Is God guarding those Bible translators and all their fellow believers from that country? Is he really in control? Doesn't all this call into question God's glory, majesty, power and authority? Not according to them. Listen to what they say:

“We are immensely comforted and supported by God's presence with us. He has helped every member of our family in dealing with the emotions and sense of loss connected with what has happened. Despite the war, and the horrible things happening, He remains the Sovereign Lord of history, and the time will come when "The Earth will be filled with the glory of God as the waters cover the sea."”

And they sign themselves: "In His grip." They know themselves to be safe in God's strong hands. And they can overflow with praise to the glory of God because they are experiencing the same faith that Jude knew, and that he is urging on his readers.

To him who is able to keep us from falling and to present us faultless before his glorious presence without fault and with great joy – to the only wise God our Saviour by glory, majesty, power and authority, through Jesus Christ our Lord, before all ages, now and for evermore!

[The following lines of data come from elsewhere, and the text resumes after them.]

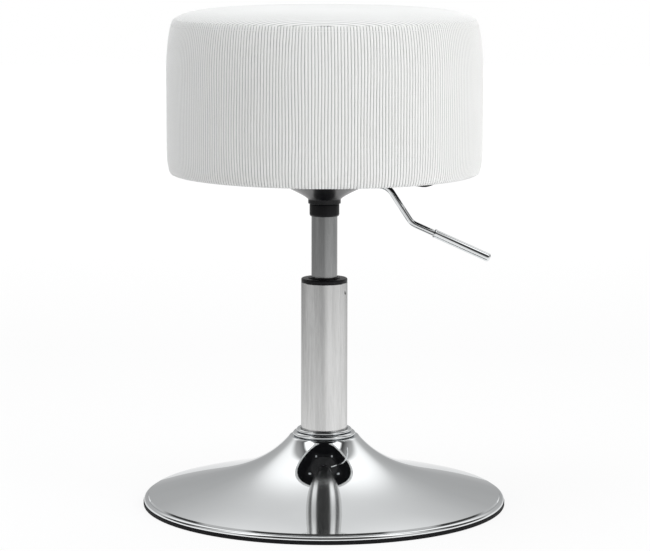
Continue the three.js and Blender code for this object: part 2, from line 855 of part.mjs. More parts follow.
const stool = new THREE.Group();
const baseGroup = new THREE.Group();
const rodGroup = new THREE.Group();
const cageGroup = new THREE.Group();
const seatGroup = new THREE.Group();
const leverGroup = new THREE.Group();
stool.add(baseGroup, rodGroup, seatGroup);
baseGroup.add(cageGroup);
seatGroup.add(leverGroup);

function addPiece(group, name, geometry, finish, height) {
  geometry.computeVertexNormals();
  const mesh = new THREE.Mesh(geometry, new THREE.MeshStandardMaterial(finishes[finish]));
  mesh.name = name;
  mesh.position.z = height;
  group.add(mesh);
  return mesh;
}

function buildBase() {
  const plug = disc(plugRadius, carrier.thickness, facets.tube);
  const journalHole = disc(rod.journalRadius + slideGap, carrier.thickness + 2 * overrun, facets.tube);
  journalHole.translate(0, 0, -overrun);
  const washerHole = stud.radius + gap;
  const washer = ring(washerHole, columnWasher.radius, columnWasher.thickness, facets.tube);
  const tube = ring(columnBore, column.radius, column.length, facets.tube);
  const lowerRace = ring(race.innerRadius, race.outerRadius, race.thickness, facets.small);
  addPiece(baseGroup, 'floor_ring', floorRingGeometry(), 'rubber', 0);
  addPiece(baseGroup, 'base_shell', baseShellGeometry(), 'chrome', shellLevel);
  addPiece(baseGroup, 'base_plate', basePlateGeometry(), 'zinc', basePlateLevel);
  addPiece(baseGroup, 'stud_plug', studPlugGeometry(), 'zinc', columnLevel);
  addPiece(baseGroup, 'column_washer', washer, 'zinc', columnWasherLevel);
  addPiece(baseGroup, 'column_nut', columnNutGeometry(), 'zinc', columnNutLevel);
  addPiece(baseGroup, 'column_tube', tube, 'satinSteel', columnLevel);
  addPiece(baseGroup, 'collar_lower', collarRing(collarLower), 'chrome', collarLowerLevel);
  addPiece(baseGroup, 'collar_upper', collarRing(collarUpper), 'chrome', collarUpperLevel);
  addPiece(baseGroup, 'rod_carrier', cut(plug, [journalHole]), 'zinc', carrierLevel);
  addPiece(baseGroup, 'lower_race', lowerRace, 'groundSteel', lowerRaceLevel);
  addPiece(baseGroup, 'guide_bush', guideBushGeometry(), 'blackPlastic', bushLevel);
}

function buildCage() {
  addPiece(cageGroup, 'ball_cage', ballCageGeometry(), 'greyPlastic', ballLevel - cage.thickness / 2);
  for (let i = 0; i < ball.count; i += 1) {
    const angle = (2 * Math.PI * i) / ball.count;
    const sphere = closed(new THREE.SphereGeometry(ball.radius, facets.tiny, ball.rings));
    const mesh = addPiece(cageGroup, `bearing_ball_${i + 1}`, sphere, 'groundSteel', ballLevel);
    mesh.position.x = ball.pitchRadius * Math.cos(angle);
    mesh.position.y = ball.pitchRadius * Math.sin(angle);
  }
}

function buildRod() {
  const washerBore = rod.journalRadius + gap;
  const washer = ring(washerBore, rodWasher.radius, rodWasher.thickness, facets.small);
  const upperRace = ring(race.innerRadius, race.outerRadius, race.thickness, facets.small);
  const stop = ring(rod.radius + gap, rodBumper.radius, rodBumper.height, facets.small);
  const sealInner = innerPieceRadius - piston.sealDepth + gap;
  const seal = ring(sealInner, innerPieceRadius, piston.sealHeight, facets.small);
  const sealLevel = pistonLevel + (piston.height - piston.sealHeight) / 2;
  addPiece(rodGroup, 'piston_rod', pistonRodGeometry(), 'groundSteel', rodLevel);
  addPiece(rodGroup, 'rod_clip', openClip(rod.journalRadius, rodClip), 'groundSteel', rodClipLevel);
  addPiece(rodGroup, 'rod_washer', washer, 'zinc', rodWasherLevel);
  addPiece(rodGroup, 'upper_race', upperRace, 'groundSteel', upperRaceLevel);
  addPiece(rodGroup, 'rod_bumper', stop, 'rubber', rodBumperLevel);
  addPiece(rodGroup, 'piston_head', pistonHeadGeometry(), 'zinc', pistonLevel);
  addPiece(rodGroup, 'piston_seal', seal, 'rubber', sealLevel);
}

function buildCylinder() {
  const guide = ring(rodBore, innerPieceRadius, rodGuide.height, facets.tube);
  const seal = ring(rodBore, innerPieceRadius, rodSeal.height, facets.tube);
  const buttonLevel = buttonTop - button.length;
  addPiece(seatGroup, 'gas_cylinder', gasCylinderGeometry(), 'groundSteel', cylinderLevel);
  addPiece(seatGroup, 'rod_guide', guide, 'greyPlastic', rodGuideLevel);
  addPiece(seatGroup, 'rod_seal', seal, 'rubber', rodSealLevel);
  addPiece(seatGroup, 'valve_body', valveBodyGeometry(), 'zinc', valveLevel);
  addPiece(seatGroup, 'release_button', releaseButtonGeometry(), 'redPlastic', buttonLevel);
  addPiece(seatGroup, 'bumper_ring', bumperRingGeometry(), 'blackPlastic', bumperLevel);
  addPiece(seatGroup, 'taper_socket', taperSocketGeometry(), 'zinc', socketLevel);
  addPiece(seatGroup, 'plate_bell', plateBellGeometry(), 'blackPaint', bellLevel);
}

function buildLever() {
  const { tip, along } = leverBends();
  leverGroup.position.set(lever.pivot, 0, leverLevel);
  addPiece(leverGroup, 'lever_rod', leverRodGeometry(), 'chrome', 0);
  const sleeve = addPiece(leverGroup, 'lever_grip', leverGripGeometry(), 'chrome', 0);
  sleeve.position.copy(tip).addScaledVector(along, -grip.length);
  sleeve.rotation.y = Math.PI / 2 + radians(lever.handleAngle);
  const channel = addPiece(seatGroup, 'lever_bracket', leverBracketGeometry(), 'zinc', 0);
  channel.position.set(lever.pivot, 0, leverLevel - bracket.pinHeight);
  const shaft = addPiece(seatGroup, 'lever_pin', leverPinGeometry(), 'groundSteel', leverLevel);
  shaft.position.x = lever.pivot;
  const clip = addPiece(seatGroup, 'pin_clip', openClip(pin.radius, pinClip), 'groundSteel', leverLevel);
  clip.position.x = lever.pivot;
  clip.position.y = -pinClipOffset;
  clip.rotation.x = Math.PI / 2;
}

function buildSeat() {
  addPiece(seatGroup, 'seat_plate', seatPlateGeometry(), 'blackPaint', plateLevel);
  boltPlaces().forEach(([x, y], i) => {
    const screw = addPiece(seatGroup, `plate_bolt_${i + 1}`, plateBoltGeometry(), 'zinc', boltLevel);
    screw.position.set(x, y, boltLevel);
    const nut = addPiece(seatGroup, `t_nut_${i + 1}`, tNutGeometry(), 'zinc', tNutLevel);
    nut.position.set(x, y, tNutLevel);
  });
  addPiece(seatGroup, 'dust_cover', dustCoverGeometry(), 'dustCloth', dustCoverLevel);
  addPiece(seatGroup, 'seat_board', seatBoardGeometry(), 'plywood', boardLevel);
  addPiece(seatGroup, 'foam_core', foamCoreGeometry(), 'foam', foamLevel);
  addPiece(seatGroup, 'foam_crown', foamCrownGeometry(), 'foam', foamTop);
  addPiece(seatGroup, 'seat_cover_side', coverSideGeometry(), 'corduroy', coverLevel);
  addPiece(seatGroup, 'seat_cover_top', coverTopGeometry(), 'corduroy', topPanelLevel);
}

buildBase();
buildCage();
buildRod();
buildCylinder();
buildLever();
buildSeat();

export default stool;
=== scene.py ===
# Height-adjustable stool: corduroy drum seat, gas-lift column, chrome trumpet base.
# Metres, +Z up, the front towards -Y and the release lever towards +X.
import json
import math
import random

import bmesh
import bpy
import numpy as np
from mathutils import Matrix, Vector


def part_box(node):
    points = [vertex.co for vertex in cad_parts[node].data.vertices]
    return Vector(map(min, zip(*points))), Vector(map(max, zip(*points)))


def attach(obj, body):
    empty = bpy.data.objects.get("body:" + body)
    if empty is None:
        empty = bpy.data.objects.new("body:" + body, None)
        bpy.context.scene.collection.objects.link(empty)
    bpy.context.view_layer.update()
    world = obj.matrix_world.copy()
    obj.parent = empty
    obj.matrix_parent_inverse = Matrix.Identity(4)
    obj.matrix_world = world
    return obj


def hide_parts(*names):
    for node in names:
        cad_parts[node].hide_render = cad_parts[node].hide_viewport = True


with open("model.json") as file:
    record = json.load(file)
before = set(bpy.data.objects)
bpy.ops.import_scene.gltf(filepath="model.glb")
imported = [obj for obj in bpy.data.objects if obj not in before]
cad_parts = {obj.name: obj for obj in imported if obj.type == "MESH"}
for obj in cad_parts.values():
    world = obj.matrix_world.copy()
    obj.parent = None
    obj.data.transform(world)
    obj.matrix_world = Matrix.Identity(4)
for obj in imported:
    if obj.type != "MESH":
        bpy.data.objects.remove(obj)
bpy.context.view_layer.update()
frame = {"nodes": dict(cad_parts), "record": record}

MM = 0.001
TURN = 2 * math.pi
SEED = 7
WELD = 1e-7
SHARP_ANGLE = 35

# Camera, at the photograph's place

IMAGE_WIDTH_PX = 650
FOCAL_PX = 2560.4
SENSOR = 36.0
CAMERA_PLACE = (0.0007, -2.7284, 0.637)
CAMERA_TILT = math.radians(8.104)
CAMERA_ROLL = math.radians(0.1)


def add_object(name, data):
    made = bpy.data.objects.new(name, data)
    bpy.context.scene.collection.objects.link(made)
    return made


def add_camera():
    data = bpy.data.cameras.new("camera")
    data.sensor_width = SENSOR
    data.lens = FOCAL_PX * SENSOR / IMAGE_WIDTH_PX
    camera = add_object("camera", data)
    camera.location = CAMERA_PLACE
    tilted = Matrix.Rotation(math.pi / 2 - CAMERA_TILT, 3, "X")
    camera.rotation_euler = (tilted @ Matrix.Rotation(CAMERA_ROLL, 3, "Z")).to_euler()
    bpy.context.scene.camera = camera


# Node helpers for materials

NOISE_SPAN = (0.3, 0.7)


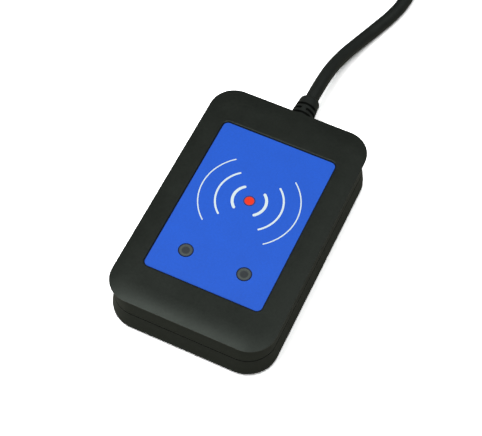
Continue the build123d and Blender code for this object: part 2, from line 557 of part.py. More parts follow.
def make_plug_body(x, relief_end, body_end):
    """The overmould, with its grooved relief and a pocket for the metal shell."""
    along = Plane(origin=(x, body_end, PLUG_AXIS_Z), x_dir=(1, 0, 0), z_dir=(0, 1, 0))
    section = along * RectangleRounded(PLUG_BODY_WIDTH, PLUG_BODY_THICK, PLUG_BODY_RADIUS)
    body = extrude(section, PLUG_BODY_LENGTH)
    ends = body.edges().group_by(Axis.Y)
    body = fillet(ends[0] + ends[-1], PLUG_BODY_ROUND)
    cone_length = PLUG_RELIEF_LENGTH + PLUG_RELIEF_OVERLAP
    cone = Pos(0, 0, cone_length / 2) * Cone(PLUG_RELIEF_ROOT, PLUG_RELIEF_TIP, cone_length)
    body += Plane(origin=(x, relief_end - PLUG_RELIEF_OVERLAP, PLUG_AXIS_Z), z_dir=(0, 1, 0)) * cone
    for row in range(PLUG_GROOVES):
        y = relief_end + PLUG_GROOVE_FIRST + PLUG_GROOVE_PITCH * row
        groove = rod(3 * PLUG_RELIEF_ROOT, (x, y, PLUG_AXIS_Z), (x, y + PLUG_GROOVE_WIDTH, PLUG_AXIS_Z))
        body -= groove - rod(PLUG_GROOVE_FLOOR, (x, y - CUT, PLUG_AXIS_Z), (x, y + 2 * CUT, PLUG_AXIS_Z))
    return body - block(PLUG_SHELL_WIDTH, PLUG_POCKET_DEPTH, PLUG_SHELL_THICK,
                        x, body_end + PLUG_POCKET_DEPTH / 2, PLUG_AXIS_Z - PLUG_SHELL_THICK / 2)


def make_plug():
    """A USB-A plug: overmould, metal shell, insulator and four contacts, pointing along -Y."""
    x, start_y, _ = TAIL_ROUTE[-1]
    relief_end = start_y - PLUG_RELIEF_LENGTH
    body_end = relief_end - PLUG_BODY_LENGTH
    nose_end = body_end - PLUG_NOSE_LENGTH
    pieces["plug_body"] = make_plug_body(x, relief_end, body_end)
    shell_length = PLUG_NOSE_LENGTH + PLUG_POCKET_DEPTH
    shell_y = nose_end + shell_length / 2
    low = PLUG_AXIS_Z - PLUG_SHELL_THICK / 2
    inside_width = PLUG_SHELL_WIDTH - 2 * PLUG_SHELL_WALL
    shell = block(PLUG_SHELL_WIDTH, shell_length, PLUG_SHELL_THICK, x, shell_y, low)
    shell = fillet(shell.edges().filter_by(Axis.Y), PLUG_SHELL_ROUND)
    shell -= block(inside_width, shell_length + 2 * CUT, PLUG_SHELL_THICK - 2 * PLUG_SHELL_WALL,
                   x, shell_y, low + PLUG_SHELL_WALL)
    for side in (-1, 1):
        shell -= block(LATCH_WIDTH, LATCH_LENGTH, PLUG_SHELL_THICK + 2 * CUT,
                       x + side * LATCH_X, nose_end + LATCH_FROM_NOSE, low - CUT)
    pieces["plug_shell"] = shell
    tongue_low = low + PLUG_SHELL_WALL
    pieces["plug_insulator"] = block(inside_width, shell_length - INSULATOR_SETBACK, INSULATOR_THICK,
                                     x, shell_y + INSULATOR_SETBACK / 2, tongue_low)
    pieces["plug_contacts"] = [
        block(CONTACT_WIDTH, length, CONTACT_THICK, x + offset,
              nose_end + CONTACT_SETBACK + length / 2, tongue_low + INSULATOR_THICK)
        for offset, length in CONTACT_LENGTHS.items()
    ]


# ---- build and write ----

make_case()
make_front()
make_board()
make_chips()
make_board_parts()
make_antenna()
make_cord_entry()
make_strain_relief()
make_cord()
make_plug()

os.makedirs("parts", exist_ok=True)
for name, piece in pieces.items():
    if isinstance(piece, list):
        piece = Compound(label=name, children=[Part() + solid for solid in piece])
    export_step(piece, f"parts/{name}.step")
print(len(pieces), "nodes")
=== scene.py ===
import json
import math

import bmesh
import bpy
from mathutils import Matrix, Vector


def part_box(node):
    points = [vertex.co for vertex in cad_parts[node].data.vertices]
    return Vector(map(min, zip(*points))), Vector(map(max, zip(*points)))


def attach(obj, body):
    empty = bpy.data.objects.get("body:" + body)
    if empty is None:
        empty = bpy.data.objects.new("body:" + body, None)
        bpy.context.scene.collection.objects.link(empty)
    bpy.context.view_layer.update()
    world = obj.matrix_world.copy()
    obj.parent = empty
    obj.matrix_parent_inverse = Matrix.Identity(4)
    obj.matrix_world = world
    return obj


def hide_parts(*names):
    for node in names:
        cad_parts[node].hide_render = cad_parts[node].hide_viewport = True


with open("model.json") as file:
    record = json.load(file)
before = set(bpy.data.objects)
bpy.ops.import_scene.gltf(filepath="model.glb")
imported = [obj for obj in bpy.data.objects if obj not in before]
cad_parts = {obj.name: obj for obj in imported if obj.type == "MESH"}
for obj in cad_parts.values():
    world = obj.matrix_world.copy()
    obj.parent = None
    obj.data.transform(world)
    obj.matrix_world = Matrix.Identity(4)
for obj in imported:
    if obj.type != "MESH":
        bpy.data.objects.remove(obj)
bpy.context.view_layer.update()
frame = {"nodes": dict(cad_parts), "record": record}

MM = 0.001

# ---- camera: the photograph's viewing angle ----

AZIMUTH, ELEVATION, ROLL = 24.02, 58.54, 1.22      # degrees
DISTANCE, LENS = 0.44675, 100.55                   # metres from the target, millimetres
TARGET = Vector((-0.00359, 0.00743, 0.0009))


def make_camera():
    azimuth, elevation, roll = (math.radians(x) for x in (AZIMUTH, ELEVATION, ROLL))
    back = Vector((math.sin(azimuth) * math.cos(elevation),
                   -math.cos(azimuth) * math.cos(elevation), math.sin(elevation)))
    level = Vector((math.cos(azimuth), math.sin(azimuth), 0))
    rise = back.cross(level)
    right = math.cos(roll) * level + math.sin(roll) * rise
    up = math.cos(roll) * rise - math.sin(roll) * level
    camera = bpy.data.objects.new("camera", bpy.data.cameras.new("camera"))
    bpy.context.scene.collection.objects.link(camera)
    camera.matrix_world = Matrix.Translation(TARGET + back * DISTANCE) @ Matrix(
        (right, up, back)).transposed().to_4x4()
    camera.data.lens = LENS
    camera.data.sensor_width = 36
    camera.data.clip_start = 0.01
    bpy.context.scene.camera = camera


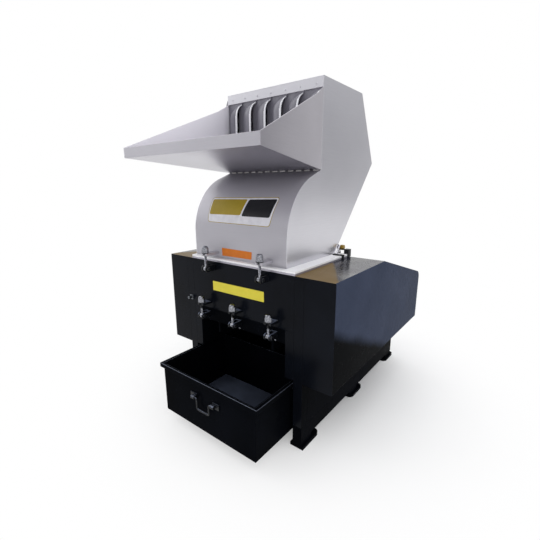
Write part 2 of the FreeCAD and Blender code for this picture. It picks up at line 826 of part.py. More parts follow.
# Knob on the left front post
knob_position = -inner_side - knob_side_offset
half_collar = knob_collar_size / 2
collar = box(knob_position - half_collar, knob_position + half_collar, -knob_collar_length, 0,
             knob_height - half_collar, knob_height + half_collar)
knob = Part.Face(closed([
    FreeCAD.Vector(knob_position + a, 0, knob_height + b) for a, b in corners_of(knob_radius, knob_sides)
])).extrude(FreeCAD.Vector(0, -knob_length, 0))
save("post_knob", collar.fuse(knob))


# Runners: shelves on the posts and side walls, under the lips of the drawer's rim
def runner():
    top = drawer_top - rim_height - runner_gap
    bottom = top - runner_thickness
    inner = drawer_side + runner_to_drawer
    shelf = box(inner, cabinet_side - wall_plate, post_depth, chamber_back, bottom, top)
    nose = box(inner, inner_side, runner_front, post_depth, bottom, top)
    return shelf.fuse(nose).removeSplitter()


right_runner = runner()
save("drawer_runners", right_runner, mirrored(right_runner))

# Drawer: folded tub, front sheet, rim of angle round the top
tub = box(-drawer_side, drawer_side, drawer_front + drawer_sheet, drawer_back, drawer_bottom, drawer_top)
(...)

And Jude ends: "Amen." In other words, "Yes. Let it be so. I agree." Can you echo that "Amen"? We are in nothing like the physical danger of our brothers and sisters in Ambon. But I believe this to be the case, that we are in an environment that is spiritually just as dangerous, if not more dangerous than theirs. "No danger; no law," is the insistent whisper in our ears. We cannot for a moment afford to be complacent in the face of false teaching and seductive immorality. But God is able to keep us. And God is glorious. And that is every reason for humble confidence in the face of danger, and awe-filled worship as we see the glory of God in the face of Jesus. Amen.